begin Material to process

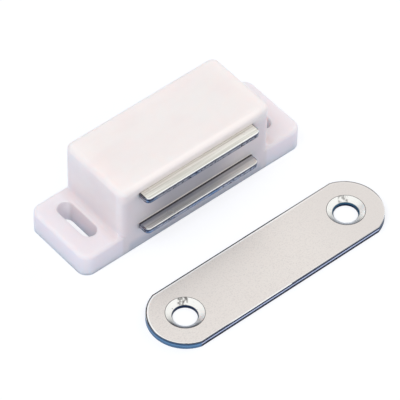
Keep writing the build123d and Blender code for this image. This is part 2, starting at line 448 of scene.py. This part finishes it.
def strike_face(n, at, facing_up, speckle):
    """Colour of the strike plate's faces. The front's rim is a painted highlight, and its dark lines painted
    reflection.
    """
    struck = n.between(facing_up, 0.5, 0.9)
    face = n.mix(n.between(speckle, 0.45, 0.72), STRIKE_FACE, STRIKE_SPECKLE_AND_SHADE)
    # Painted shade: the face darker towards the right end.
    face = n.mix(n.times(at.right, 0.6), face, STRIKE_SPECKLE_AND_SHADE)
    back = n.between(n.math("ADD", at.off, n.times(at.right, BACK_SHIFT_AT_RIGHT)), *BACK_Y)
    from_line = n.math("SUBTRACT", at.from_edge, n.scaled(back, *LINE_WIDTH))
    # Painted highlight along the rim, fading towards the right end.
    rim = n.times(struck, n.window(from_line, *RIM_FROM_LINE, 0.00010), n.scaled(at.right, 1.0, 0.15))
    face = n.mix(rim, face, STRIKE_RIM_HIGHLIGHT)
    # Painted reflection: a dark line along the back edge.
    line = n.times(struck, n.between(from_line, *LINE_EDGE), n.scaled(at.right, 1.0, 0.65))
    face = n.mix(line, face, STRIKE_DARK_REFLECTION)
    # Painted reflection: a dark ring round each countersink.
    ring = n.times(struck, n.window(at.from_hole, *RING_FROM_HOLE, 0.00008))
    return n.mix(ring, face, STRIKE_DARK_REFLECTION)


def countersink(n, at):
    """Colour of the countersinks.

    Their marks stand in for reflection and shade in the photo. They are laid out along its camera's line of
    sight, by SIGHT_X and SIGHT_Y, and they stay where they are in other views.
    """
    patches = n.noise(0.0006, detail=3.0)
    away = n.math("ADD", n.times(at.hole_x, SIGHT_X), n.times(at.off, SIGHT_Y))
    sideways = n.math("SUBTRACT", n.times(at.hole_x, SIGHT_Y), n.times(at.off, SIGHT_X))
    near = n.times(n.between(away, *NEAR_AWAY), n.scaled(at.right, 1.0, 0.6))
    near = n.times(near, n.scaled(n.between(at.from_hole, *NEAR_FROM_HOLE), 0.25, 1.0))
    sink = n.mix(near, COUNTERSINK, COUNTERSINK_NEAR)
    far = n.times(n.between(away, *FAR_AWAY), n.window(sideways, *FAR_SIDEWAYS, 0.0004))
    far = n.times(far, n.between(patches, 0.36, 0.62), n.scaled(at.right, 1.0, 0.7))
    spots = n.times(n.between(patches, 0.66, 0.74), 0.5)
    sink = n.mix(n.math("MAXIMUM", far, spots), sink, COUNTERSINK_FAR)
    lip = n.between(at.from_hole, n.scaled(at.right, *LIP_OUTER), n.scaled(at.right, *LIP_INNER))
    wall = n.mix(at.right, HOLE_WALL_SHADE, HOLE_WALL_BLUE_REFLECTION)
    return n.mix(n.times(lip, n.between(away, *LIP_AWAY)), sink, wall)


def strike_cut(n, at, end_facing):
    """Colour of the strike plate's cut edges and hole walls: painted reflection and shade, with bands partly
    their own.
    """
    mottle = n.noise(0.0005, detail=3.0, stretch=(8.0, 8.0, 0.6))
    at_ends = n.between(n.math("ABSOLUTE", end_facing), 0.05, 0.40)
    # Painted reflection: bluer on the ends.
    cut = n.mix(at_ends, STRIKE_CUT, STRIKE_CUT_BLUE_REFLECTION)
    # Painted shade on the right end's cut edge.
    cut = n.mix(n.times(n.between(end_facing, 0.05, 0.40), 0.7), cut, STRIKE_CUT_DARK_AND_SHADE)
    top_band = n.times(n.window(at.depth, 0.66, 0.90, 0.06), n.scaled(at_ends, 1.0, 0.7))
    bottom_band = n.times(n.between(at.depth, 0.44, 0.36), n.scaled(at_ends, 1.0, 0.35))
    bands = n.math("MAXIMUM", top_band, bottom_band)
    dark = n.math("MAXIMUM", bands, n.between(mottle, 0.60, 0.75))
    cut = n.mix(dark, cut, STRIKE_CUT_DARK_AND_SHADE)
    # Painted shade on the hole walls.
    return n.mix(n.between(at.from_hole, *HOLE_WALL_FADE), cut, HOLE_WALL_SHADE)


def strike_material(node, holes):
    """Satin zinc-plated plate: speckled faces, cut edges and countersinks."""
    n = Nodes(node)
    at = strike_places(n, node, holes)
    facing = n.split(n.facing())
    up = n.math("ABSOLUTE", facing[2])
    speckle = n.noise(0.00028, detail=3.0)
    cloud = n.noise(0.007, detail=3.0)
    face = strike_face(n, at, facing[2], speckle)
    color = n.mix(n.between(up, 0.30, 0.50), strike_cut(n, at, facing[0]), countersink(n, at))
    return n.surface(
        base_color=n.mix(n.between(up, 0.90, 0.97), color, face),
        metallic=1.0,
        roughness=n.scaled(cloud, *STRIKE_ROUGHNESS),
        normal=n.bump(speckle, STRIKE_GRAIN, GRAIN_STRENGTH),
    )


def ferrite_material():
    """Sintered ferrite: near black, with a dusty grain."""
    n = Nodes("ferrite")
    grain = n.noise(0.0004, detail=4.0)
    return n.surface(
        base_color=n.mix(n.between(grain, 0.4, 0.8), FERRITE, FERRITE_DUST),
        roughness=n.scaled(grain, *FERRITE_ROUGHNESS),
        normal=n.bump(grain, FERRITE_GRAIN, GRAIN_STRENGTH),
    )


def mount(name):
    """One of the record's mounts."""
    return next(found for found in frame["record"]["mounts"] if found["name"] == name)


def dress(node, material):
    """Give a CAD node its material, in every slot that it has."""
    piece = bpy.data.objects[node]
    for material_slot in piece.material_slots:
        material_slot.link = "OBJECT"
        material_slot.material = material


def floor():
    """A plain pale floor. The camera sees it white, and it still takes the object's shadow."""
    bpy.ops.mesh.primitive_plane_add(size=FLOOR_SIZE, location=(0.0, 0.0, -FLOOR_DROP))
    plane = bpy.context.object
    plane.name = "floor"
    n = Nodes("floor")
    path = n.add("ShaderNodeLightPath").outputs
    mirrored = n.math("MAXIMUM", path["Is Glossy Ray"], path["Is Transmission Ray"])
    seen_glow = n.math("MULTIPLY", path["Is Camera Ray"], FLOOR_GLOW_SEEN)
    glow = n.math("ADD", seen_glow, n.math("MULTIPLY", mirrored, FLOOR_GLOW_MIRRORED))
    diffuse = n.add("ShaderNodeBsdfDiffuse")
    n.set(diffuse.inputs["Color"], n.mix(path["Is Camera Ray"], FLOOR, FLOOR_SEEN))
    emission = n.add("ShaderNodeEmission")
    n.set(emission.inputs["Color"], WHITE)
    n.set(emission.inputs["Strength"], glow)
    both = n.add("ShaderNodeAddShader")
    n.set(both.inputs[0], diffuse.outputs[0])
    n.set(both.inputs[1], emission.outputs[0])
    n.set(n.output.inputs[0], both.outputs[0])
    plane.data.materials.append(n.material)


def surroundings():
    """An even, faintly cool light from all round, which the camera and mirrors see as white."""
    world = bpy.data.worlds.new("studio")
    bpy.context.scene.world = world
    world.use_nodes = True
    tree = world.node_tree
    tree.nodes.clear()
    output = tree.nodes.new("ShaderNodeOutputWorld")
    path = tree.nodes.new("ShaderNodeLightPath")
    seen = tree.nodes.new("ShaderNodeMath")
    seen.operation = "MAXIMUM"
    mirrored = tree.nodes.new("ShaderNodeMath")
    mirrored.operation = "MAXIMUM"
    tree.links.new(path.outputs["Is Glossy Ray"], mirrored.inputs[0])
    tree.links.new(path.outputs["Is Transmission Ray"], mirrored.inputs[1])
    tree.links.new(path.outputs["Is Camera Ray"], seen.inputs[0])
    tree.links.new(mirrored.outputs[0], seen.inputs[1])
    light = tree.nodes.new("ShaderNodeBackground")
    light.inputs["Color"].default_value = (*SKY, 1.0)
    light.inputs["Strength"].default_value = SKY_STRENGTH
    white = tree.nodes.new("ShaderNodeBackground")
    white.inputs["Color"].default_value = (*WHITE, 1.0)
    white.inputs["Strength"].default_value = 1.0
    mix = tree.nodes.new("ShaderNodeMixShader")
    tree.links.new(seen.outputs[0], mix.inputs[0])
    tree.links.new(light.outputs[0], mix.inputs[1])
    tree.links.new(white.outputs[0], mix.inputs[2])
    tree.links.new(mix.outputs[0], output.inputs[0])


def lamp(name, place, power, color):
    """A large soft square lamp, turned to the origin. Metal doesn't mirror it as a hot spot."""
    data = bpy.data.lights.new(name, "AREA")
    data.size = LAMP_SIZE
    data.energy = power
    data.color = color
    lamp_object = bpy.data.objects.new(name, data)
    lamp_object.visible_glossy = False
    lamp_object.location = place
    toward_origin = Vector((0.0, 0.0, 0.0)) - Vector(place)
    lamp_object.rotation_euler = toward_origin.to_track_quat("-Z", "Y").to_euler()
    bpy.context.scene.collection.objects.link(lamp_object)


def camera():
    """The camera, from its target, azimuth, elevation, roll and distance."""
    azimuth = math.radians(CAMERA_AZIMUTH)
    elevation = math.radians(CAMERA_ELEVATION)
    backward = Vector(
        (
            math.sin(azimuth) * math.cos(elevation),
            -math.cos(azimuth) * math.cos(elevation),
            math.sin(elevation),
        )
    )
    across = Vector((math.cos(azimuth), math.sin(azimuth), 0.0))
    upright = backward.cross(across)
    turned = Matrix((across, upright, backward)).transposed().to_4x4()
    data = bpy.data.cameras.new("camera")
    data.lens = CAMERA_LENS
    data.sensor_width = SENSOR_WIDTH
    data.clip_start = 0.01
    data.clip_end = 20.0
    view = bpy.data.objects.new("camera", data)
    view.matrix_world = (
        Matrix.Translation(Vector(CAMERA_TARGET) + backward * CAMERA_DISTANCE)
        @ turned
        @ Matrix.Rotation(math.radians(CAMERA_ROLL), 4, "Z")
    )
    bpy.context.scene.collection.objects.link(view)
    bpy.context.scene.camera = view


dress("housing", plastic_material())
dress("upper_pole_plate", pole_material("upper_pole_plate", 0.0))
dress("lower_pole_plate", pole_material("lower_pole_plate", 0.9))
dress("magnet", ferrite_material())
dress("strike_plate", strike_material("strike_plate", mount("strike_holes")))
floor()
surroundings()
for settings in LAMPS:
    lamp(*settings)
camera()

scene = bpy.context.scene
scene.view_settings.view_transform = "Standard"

end Material to process
begin Material to process

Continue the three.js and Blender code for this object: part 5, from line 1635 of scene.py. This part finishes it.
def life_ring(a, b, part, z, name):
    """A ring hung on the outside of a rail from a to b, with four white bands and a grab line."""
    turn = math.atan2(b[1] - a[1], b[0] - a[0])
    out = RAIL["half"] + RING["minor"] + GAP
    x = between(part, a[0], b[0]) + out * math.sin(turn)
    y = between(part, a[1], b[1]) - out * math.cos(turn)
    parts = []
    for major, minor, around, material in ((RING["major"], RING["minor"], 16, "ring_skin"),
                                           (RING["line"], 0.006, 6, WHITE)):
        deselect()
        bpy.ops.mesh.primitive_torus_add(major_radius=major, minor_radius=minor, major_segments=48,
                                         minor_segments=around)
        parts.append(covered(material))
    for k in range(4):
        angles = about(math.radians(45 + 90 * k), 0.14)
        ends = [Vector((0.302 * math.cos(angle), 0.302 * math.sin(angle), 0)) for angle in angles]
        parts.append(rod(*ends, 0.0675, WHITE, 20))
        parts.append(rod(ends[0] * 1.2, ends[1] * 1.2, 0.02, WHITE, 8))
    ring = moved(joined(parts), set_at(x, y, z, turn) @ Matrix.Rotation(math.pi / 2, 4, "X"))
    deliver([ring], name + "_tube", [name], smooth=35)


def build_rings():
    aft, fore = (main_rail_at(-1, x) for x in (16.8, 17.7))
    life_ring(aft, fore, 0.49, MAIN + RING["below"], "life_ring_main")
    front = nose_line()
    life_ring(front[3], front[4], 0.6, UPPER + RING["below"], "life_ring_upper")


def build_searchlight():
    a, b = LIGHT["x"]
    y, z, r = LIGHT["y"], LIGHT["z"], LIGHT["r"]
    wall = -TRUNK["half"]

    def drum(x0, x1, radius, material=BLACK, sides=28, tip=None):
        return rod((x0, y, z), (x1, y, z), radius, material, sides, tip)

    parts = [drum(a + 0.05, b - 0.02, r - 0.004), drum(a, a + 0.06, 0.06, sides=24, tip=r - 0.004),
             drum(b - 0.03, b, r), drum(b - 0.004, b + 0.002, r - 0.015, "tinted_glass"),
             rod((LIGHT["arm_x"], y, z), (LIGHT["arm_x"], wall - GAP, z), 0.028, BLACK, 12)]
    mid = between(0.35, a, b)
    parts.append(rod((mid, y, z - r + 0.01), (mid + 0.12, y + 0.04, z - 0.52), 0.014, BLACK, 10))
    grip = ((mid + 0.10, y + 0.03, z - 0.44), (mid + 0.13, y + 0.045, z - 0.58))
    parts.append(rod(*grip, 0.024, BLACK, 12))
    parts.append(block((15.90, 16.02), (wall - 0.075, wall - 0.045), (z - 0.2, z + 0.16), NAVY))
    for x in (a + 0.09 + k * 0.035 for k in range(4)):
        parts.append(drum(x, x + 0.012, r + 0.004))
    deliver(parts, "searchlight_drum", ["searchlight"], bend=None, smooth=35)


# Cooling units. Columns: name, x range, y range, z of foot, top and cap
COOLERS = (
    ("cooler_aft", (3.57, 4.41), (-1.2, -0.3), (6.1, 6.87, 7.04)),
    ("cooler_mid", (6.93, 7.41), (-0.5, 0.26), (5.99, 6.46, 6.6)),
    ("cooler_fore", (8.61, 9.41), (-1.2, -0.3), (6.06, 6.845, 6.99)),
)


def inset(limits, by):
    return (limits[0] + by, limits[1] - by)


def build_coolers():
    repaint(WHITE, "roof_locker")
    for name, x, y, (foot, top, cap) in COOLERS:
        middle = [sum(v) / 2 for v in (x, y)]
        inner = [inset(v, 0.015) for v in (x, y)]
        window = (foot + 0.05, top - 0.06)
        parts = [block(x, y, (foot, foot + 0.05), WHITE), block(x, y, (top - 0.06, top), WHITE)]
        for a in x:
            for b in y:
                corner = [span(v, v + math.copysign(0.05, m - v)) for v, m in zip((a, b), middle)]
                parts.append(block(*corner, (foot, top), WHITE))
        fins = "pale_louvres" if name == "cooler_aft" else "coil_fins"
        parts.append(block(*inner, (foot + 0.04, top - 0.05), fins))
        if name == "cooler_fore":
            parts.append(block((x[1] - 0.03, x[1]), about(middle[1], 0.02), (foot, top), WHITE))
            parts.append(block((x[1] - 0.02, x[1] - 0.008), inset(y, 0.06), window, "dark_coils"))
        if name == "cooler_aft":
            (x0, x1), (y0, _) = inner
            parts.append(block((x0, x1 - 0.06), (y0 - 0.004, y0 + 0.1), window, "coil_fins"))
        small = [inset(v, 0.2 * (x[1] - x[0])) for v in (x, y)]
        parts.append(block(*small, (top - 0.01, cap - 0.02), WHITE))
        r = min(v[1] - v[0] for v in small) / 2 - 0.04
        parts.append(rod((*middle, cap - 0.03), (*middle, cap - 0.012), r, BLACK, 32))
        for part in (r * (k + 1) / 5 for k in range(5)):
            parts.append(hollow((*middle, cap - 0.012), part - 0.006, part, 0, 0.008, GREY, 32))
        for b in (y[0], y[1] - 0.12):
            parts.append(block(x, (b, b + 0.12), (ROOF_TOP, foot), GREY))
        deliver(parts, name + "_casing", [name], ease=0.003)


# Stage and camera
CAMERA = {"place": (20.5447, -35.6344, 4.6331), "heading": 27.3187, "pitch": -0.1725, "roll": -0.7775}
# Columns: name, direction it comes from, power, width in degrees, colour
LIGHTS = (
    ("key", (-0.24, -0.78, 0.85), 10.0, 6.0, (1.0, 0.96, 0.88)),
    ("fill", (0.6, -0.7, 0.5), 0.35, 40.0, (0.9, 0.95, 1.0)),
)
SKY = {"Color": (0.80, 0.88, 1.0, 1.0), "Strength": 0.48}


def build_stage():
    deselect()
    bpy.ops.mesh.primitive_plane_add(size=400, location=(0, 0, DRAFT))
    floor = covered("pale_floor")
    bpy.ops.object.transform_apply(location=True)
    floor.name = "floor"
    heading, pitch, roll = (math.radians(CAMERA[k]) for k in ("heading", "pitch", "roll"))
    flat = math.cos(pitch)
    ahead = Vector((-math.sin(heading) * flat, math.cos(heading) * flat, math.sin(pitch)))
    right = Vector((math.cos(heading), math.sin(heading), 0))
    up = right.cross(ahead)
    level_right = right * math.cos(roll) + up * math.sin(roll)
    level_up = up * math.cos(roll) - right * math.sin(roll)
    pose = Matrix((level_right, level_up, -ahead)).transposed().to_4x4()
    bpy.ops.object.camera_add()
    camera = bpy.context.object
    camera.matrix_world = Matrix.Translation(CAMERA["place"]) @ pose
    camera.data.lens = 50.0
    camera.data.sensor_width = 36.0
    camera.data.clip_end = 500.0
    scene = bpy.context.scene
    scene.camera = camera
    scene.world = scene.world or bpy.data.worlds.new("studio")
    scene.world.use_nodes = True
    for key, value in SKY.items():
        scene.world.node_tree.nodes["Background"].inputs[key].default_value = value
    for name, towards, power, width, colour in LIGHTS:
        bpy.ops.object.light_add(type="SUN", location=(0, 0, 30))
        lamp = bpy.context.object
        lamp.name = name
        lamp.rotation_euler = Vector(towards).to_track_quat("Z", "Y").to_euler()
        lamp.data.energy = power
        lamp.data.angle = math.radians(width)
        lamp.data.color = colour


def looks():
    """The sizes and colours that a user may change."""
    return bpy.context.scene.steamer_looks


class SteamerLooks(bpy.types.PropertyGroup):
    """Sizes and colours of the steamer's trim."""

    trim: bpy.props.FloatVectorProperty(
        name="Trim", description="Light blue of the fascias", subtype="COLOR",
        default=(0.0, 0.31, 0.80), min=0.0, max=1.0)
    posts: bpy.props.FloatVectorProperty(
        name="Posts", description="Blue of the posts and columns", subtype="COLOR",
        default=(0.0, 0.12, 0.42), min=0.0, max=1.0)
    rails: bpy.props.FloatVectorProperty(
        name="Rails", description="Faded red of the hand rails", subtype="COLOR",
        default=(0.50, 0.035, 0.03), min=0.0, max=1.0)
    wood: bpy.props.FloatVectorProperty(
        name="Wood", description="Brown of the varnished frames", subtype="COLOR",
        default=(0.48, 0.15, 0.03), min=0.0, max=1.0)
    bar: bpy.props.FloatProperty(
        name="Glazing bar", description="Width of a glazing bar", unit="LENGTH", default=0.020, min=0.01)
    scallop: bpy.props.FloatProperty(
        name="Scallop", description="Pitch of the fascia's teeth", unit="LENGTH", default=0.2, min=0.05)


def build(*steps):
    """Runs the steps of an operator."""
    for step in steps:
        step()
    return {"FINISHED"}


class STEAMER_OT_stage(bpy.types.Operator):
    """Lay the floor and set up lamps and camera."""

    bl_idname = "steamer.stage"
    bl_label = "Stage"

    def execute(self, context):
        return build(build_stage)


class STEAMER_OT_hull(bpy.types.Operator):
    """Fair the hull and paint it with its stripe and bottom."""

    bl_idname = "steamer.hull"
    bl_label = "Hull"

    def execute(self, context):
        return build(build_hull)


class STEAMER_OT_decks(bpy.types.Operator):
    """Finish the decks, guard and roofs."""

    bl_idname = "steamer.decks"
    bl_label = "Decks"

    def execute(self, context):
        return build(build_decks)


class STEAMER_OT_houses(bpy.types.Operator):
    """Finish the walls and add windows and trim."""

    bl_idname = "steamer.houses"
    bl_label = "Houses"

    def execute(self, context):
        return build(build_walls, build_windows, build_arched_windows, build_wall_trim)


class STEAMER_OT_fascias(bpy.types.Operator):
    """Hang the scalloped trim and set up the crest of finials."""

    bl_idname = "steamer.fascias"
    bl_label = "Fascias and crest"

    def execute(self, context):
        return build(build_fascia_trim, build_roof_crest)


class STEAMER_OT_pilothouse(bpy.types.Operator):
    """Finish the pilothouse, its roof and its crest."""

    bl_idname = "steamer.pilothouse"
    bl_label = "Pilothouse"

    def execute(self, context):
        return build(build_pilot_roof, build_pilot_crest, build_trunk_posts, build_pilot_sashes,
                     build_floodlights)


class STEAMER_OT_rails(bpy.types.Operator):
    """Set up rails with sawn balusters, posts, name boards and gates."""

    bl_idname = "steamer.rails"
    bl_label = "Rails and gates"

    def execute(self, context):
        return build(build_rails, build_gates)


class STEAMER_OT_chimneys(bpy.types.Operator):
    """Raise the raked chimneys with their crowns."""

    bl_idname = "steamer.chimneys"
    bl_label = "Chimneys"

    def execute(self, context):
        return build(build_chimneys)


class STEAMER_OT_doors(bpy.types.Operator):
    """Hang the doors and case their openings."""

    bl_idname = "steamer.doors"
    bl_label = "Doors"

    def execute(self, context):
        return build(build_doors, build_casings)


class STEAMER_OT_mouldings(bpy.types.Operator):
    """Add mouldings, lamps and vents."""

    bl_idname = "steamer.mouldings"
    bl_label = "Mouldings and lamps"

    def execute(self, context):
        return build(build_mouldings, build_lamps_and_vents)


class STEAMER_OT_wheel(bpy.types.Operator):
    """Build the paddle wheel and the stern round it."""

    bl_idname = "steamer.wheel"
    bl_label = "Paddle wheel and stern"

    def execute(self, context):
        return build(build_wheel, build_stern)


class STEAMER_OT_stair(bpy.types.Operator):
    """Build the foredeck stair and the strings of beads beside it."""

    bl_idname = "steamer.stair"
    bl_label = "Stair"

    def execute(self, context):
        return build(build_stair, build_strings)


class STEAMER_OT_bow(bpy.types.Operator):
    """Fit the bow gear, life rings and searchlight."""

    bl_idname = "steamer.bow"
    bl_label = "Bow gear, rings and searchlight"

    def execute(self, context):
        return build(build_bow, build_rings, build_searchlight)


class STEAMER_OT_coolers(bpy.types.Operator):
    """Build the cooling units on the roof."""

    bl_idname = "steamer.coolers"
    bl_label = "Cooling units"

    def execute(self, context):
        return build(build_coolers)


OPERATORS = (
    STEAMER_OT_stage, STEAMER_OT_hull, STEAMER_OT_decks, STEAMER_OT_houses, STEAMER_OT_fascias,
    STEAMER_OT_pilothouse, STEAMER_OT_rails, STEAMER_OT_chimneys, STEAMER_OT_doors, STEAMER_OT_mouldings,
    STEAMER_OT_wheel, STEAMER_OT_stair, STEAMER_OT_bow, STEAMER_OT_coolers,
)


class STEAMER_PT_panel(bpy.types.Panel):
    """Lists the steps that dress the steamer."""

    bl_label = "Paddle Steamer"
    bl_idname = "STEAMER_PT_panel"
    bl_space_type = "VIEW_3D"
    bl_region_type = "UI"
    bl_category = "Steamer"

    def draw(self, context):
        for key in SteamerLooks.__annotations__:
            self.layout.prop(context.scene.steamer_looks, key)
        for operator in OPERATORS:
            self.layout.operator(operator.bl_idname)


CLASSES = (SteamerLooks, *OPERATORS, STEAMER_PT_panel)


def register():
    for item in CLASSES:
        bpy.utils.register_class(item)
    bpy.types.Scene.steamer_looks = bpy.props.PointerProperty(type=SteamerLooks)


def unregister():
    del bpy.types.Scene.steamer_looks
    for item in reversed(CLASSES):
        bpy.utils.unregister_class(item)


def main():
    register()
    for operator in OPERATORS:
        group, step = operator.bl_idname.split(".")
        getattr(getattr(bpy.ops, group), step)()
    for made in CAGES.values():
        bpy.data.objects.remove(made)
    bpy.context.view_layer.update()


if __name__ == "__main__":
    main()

end Material to process

Exercise task: Only the lines from the one containing "Keep writing the" through the one containing "of the countersinks." are to be retyped, both boundary lines included, with no other material.

Exercise solution:
Keep writing the build123d and Blender code for this image. This is part 2, starting at line 448 of scene.py. This part finishes it.
def strike_face(n, at, facing_up, speckle):
    """Colour of the strike plate's faces. The front's rim is a painted highlight, and its dark lines painted
    reflection.
    """
    struck = n.between(facing_up, 0.5, 0.9)
    face = n.mix(n.between(speckle, 0.45, 0.72), STRIKE_FACE, STRIKE_SPECKLE_AND_SHADE)
    # Painted shade: the face darker towards the right end.
    face = n.mix(n.times(at.right, 0.6), face, STRIKE_SPECKLE_AND_SHADE)
    back = n.between(n.math("ADD", at.off, n.times(at.right, BACK_SHIFT_AT_RIGHT)), *BACK_Y)
    from_line = n.math("SUBTRACT", at.from_edge, n.scaled(back, *LINE_WIDTH))
    # Painted highlight along the rim, fading towards the right end.
    rim = n.times(struck, n.window(from_line, *RIM_FROM_LINE, 0.00010), n.scaled(at.right, 1.0, 0.15))
    face = n.mix(rim, face, STRIKE_RIM_HIGHLIGHT)
    # Painted reflection: a dark line along the back edge.
    line = n.times(struck, n.between(from_line, *LINE_EDGE), n.scaled(at.right, 1.0, 0.65))
    face = n.mix(line, face, STRIKE_DARK_REFLECTION)
    # Painted reflection: a dark ring round each countersink.
    ring = n.times(struck, n.window(at.from_hole, *RING_FROM_HOLE, 0.00008))
    return n.mix(ring, face, STRIKE_DARK_REFLECTION)


def countersink(n, at):
    """Colour of the countersinks.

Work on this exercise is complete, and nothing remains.